→ **Short exercise**:
Note how many lines hold the string "code" and give that number without any other words.

→ **Given information**:
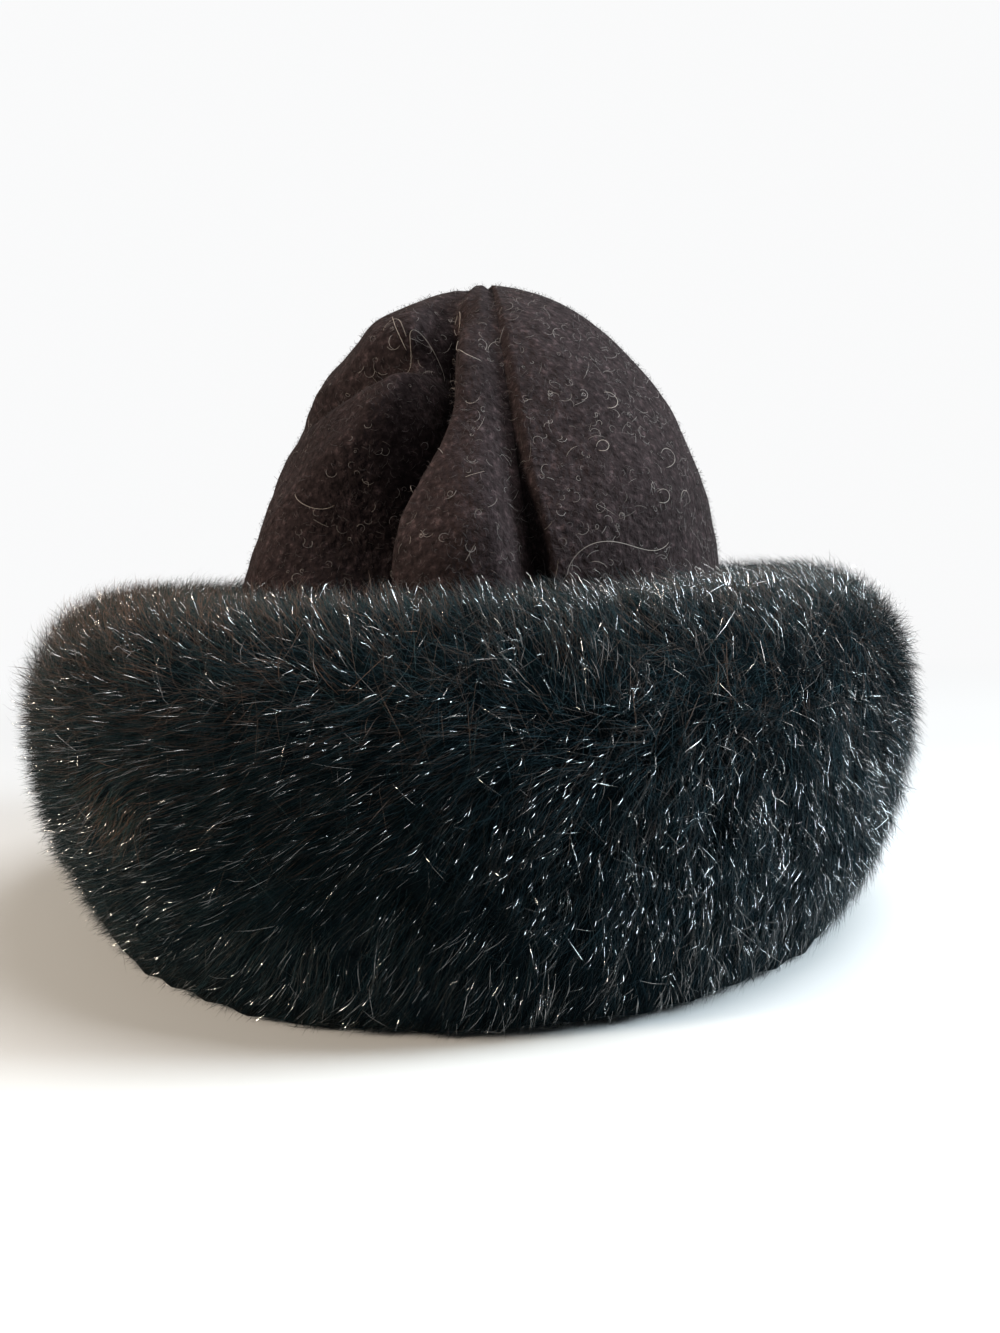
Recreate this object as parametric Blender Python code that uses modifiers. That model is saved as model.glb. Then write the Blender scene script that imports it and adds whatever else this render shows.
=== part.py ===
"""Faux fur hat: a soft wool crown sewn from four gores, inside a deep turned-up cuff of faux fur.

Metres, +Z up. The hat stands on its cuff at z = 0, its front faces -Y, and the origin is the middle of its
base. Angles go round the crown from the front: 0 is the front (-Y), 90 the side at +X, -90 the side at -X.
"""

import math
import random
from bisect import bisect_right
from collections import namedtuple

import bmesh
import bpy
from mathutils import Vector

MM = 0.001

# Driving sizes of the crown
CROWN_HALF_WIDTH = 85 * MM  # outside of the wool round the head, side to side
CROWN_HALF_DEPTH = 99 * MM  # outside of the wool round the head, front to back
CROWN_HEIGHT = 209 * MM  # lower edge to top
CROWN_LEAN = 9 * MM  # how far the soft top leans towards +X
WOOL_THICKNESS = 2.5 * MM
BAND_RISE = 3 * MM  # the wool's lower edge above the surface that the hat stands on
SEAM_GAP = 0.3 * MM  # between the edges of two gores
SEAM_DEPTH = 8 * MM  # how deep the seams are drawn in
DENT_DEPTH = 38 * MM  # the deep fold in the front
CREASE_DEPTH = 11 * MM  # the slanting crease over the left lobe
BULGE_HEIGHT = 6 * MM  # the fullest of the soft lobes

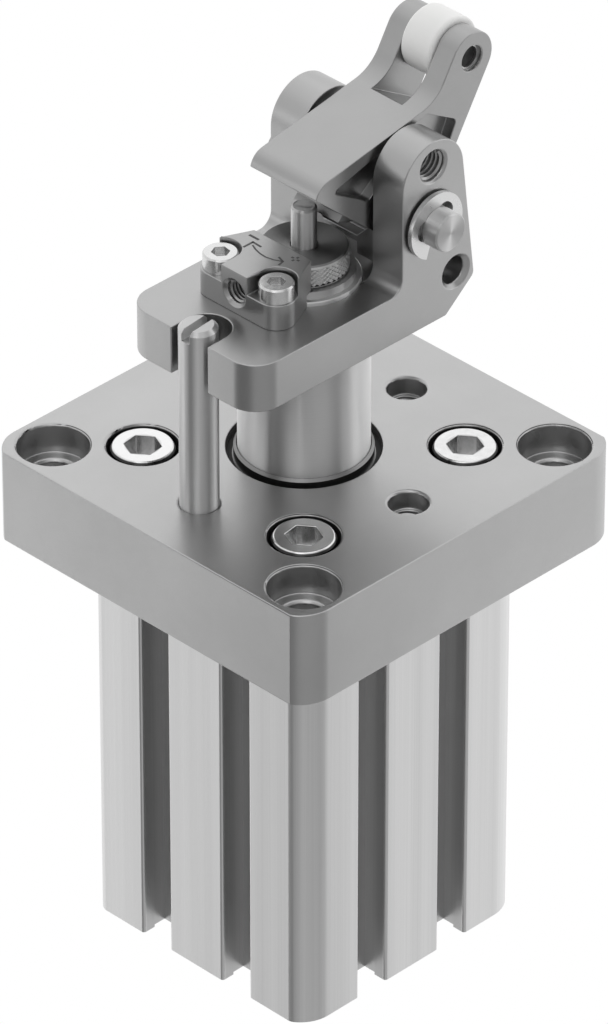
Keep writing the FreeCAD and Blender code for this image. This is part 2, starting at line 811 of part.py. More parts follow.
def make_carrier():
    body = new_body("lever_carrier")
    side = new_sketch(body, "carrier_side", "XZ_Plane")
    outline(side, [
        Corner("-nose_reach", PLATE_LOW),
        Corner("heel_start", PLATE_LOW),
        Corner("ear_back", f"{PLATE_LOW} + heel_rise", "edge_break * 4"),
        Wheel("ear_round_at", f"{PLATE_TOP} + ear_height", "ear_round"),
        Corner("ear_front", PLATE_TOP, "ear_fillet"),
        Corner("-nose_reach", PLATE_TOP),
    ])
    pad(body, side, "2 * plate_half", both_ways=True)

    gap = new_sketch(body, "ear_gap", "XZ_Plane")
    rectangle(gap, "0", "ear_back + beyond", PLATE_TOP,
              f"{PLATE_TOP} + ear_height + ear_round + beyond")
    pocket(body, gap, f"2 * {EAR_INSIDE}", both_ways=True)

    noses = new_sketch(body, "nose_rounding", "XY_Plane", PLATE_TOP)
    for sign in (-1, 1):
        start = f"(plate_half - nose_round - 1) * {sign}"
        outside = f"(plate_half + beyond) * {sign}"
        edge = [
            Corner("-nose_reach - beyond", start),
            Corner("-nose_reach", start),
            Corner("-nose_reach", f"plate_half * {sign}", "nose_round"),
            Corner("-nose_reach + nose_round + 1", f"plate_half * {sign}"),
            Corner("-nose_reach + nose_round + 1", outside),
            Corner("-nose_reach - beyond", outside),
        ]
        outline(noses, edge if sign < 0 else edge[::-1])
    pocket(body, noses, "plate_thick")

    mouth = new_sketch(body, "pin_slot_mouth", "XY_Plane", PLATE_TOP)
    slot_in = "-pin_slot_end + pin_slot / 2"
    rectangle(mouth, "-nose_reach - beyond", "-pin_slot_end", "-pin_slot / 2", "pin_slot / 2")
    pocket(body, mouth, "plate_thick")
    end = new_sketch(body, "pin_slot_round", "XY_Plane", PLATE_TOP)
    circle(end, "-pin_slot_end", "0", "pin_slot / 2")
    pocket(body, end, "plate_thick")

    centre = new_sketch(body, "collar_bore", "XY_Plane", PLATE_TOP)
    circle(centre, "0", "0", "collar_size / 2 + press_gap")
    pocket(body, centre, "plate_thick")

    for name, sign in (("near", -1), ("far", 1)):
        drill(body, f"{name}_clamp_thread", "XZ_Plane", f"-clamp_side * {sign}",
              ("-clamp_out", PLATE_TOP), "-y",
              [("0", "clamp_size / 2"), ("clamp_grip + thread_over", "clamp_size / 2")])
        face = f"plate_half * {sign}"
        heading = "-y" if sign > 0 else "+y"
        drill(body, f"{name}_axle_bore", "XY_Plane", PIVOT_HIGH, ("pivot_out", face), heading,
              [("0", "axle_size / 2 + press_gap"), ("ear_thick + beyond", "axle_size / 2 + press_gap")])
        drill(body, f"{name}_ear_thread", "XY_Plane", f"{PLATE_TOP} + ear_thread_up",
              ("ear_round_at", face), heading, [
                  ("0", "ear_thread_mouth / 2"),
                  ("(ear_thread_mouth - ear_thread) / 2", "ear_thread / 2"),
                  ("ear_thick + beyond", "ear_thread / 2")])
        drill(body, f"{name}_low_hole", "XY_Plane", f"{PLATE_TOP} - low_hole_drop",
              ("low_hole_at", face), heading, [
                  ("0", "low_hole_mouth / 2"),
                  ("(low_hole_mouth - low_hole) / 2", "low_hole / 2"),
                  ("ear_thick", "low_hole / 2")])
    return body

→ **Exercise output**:
2